Use Strings for Simple Errors

  • A new error can be created with errors.New() or fmt.Errorf(). The error string is returned by the Error() method.
    • Error messages should not be capitalized nor should they end with punctuation or a newline.
    • These functions return a pointer to an error struct. Therefore, two errors created with the same message are not equal using ==.

Sentinel Errors

  • Sentinel errors are error variables declared at the package level. They are meant to signal that processing cannot continue because of a problem with the current state.
    • They usually have names starting with Err.
    • They are tested using equality (==), e.g. if err == zip.ErrFormat { ... }.
  • Be sure you need a sentinel error before you define one. They are part of your public API, and they should be self-explanatory without additional information.

Errors Are Values

  • When using custom errors, never define a variable to be of the type of your custom error. Either explicitly return nil or define the variable to be of type error.
func GenerateError(flag bool) error {
    var err CustomError
    if flag {
        err = ...
    }
    return err  // a struct will always be returned
}

err := GenerateError(false)  // err will never be nil

Wrapping Errors

  • fmt.Errorf() can be used to wrap errors with the special verb %w. The convention is to write : %w at the end.
    • %w allows the error to be added to the error tree.
    • %v and %s can be used to include the error message without wrapping it.
  • The type of the returned error implements the Unwrap() error method to support error wrapping. It returns the wrapped error.
    • Custom error types need to implement the Unwrap() method to support wrapping.
  • errors.Unwrap() calls the Unwrap() method and returns the wrapped error if there is one.
    • In most cases, use errors.Is() or errors.As() instead of errors.Unwrap().

Wrapping Multiple Errors

  • fmt.Errorf() can merge multiple errors by using multiple %w verbs.
  • errors.Join() can also be used to merge multiple errors into one.
  • The type of the returned error implements the Unwrap() []error method to support multiple wrapped errors.
  • errors.Unwrap() returns nil if the error implements the []error variant of Unwrap(). Therefore, you may need to use type switch to access the wrapped errors.
    • Use errors.Is() and errors.As() instead to examine the error tree.
switch err := err.(type) {
case interface {Unwrap() error}:
    // handle single error
    innerErr := err.Unwrap()
case interface {Unwrap() []error}:
    // handle multiple errors
    innerErrs := err.Unwrap()
default:
    // no wrapped errors
}

Is and As

  • errors.Is() checks whether an error or any error it wraps match a specific sentinel error.
    • Implement the Is(target error) bool method to override the default behavior (compare with ==) if the error is not comparable with ==. This method also allows comparisons against errors that aren’t identical instances (custom behavior).
func (re ResourceErr) Is(target error) bool {
    if other, ok := target.(ResourceErr); ok {
        return re.Code == other.Code || re.Resource == other.Resource
    }
}

if errors.Is(err, ResourceErr{Resource: "Database"}) {
    // catches all database-related errors
}
  • errors.As() checks whether an error or any error it wraps match a specific type. The second argument is a pointer to a variable of the target type or a pointer to an interface.
    • As method can be implemented to override the default behavior, but it is rarely needed.
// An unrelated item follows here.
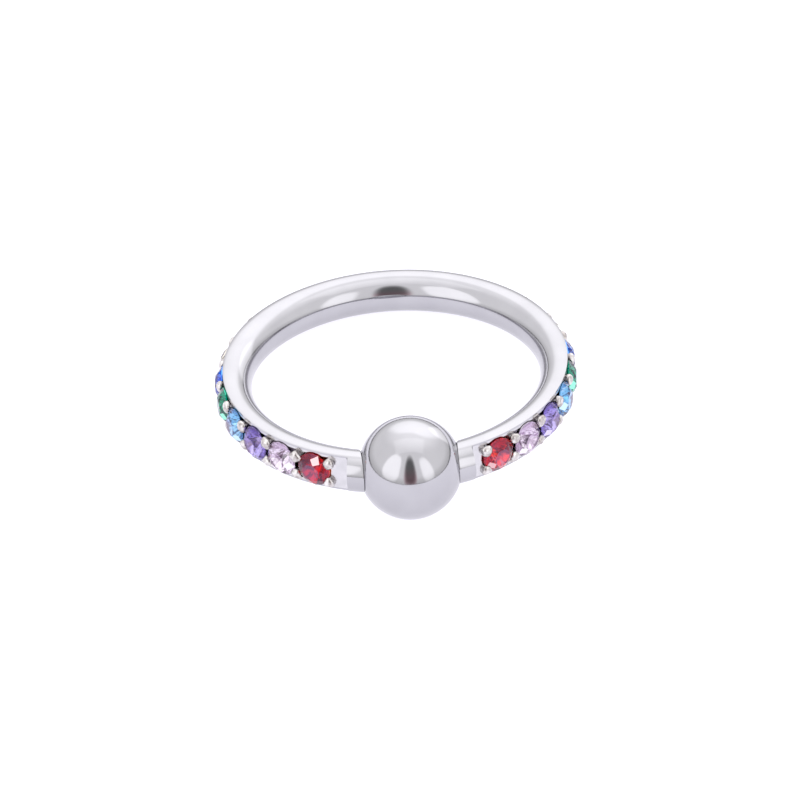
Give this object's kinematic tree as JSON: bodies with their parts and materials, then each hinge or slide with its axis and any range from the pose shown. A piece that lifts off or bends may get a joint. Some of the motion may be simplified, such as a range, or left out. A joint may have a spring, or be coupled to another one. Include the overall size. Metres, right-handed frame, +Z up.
{
  "type": "captive bead ring",
  "caption": "Body jewellery ring: a polished wire hoop with a captive ball bead in its gap and a row of small round prong-set stones in many colours along its outer side.",
  "frame": {"origin": "middle of the bounding box's base, on the surface that the ring lies on", "axes": "+Z up from the surface; -Y towards the bead; X along the line between the wire's two tips"},
  "size_m": [0.014, 0.0152, 0.004],
  "materials": {
    "steel": "mirror-polished stainless steel",
    "stone_red": "faceted red cubic zirconia",
    "stone_pink": "faceted pink cubic zirconia",
    "stone_violet": "faceted violet cubic zirconia",
    "stone_aqua": "faceted aqua cubic zirconia",
    "stone_green": "faceted green cubic zirconia",
    "stone_blue": "faceted blue cubic zirconia",
    "stone_champagne": "faceted champagne cubic zirconia"
  },
  "bodies": {
    "hoop": {"ring": "steel", "stone_01": "stone_red", "stone_02": "stone_pink", "stone_03": "stone_violet", "stone_04": "stone_aqua", "stone_05": "stone_green", "stone_06": "stone_blue", "stone_07": "stone_champagne", "stone_08": "stone_red", "stone_09": "stone_pink", "stone_10": "stone_violet", "stone_11": "stone_aqua", "stone_12": "stone_green", "stone_13": "stone_green", "stone_14": "stone_aqua", "stone_15": "stone_violet", "stone_16": "stone_pink", "stone_17": "stone_red", "stone_18": "stone_champagne", "stone_19": "stone_blue", "stone_20": "stone_green", "stone_21": "stone_aqua", "stone_22": "stone_violet", "stone_23": "stone_pink", "stone_24": "stone_red"},
    "ball": {"bead": "steel"}
  },
  "joints": [
    {"name": "bead_spin", "type": "hinge", "parent": "hoop", "child": "ball", "pos_m": [0, -0.00556, 0.002], "axis": [1, 0, 0], "continuous": true}
  ]
}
Wrapping Errors with defer

  • Put code to wrap errors in a defer closure at the beginning of a function. This works well if you wrap every error with the same message.

panic and recover

  • As soon as a panic happens, the current function exits immediately, and any defers attached to the current function start running. When those defers complete, the defers of the caller function run, and so on until main is reached. The program exits with a message and a stack trace.
    • If there is a panic in a goroutine, the defer chain ends at the function used to launch the goroutine.
  • recover() can be called within a defer to check whether a panic happened. If so, it returns the value passed to panic() and continues normal execution.
    • How it reacts to panic(nil) depends on Go version: before Go 1.21, it returns nil and continues execution; since 1.21, panic(nil) creates a new PanicNilError.
    • A program exits if any goroutine panics without being recovered.
func div60(i int) {
    defer func() {
        if v := recover(); v != nil {
            fmt.Println(v)
        }
    }()
    fmt.Println(60 / i)
}

This looks like exception handling?

  • Reserve panics for fatal situations only. Use recover to gracefully handle these situations (e.g. logging and shutting down).
  • recover doesn’t make clear what could fail. Idiomatic Go favors explicitly outlining possible failure conditions.
  • recover is recommended if you are creating a library for third parties - don’t let panics escape the public API. Convert panics into errors at the API boundary.

Getting a Stack Trace from an Error

  • Use fmt.Printf and %+v verb to print an error with its stack trace if the error supports it.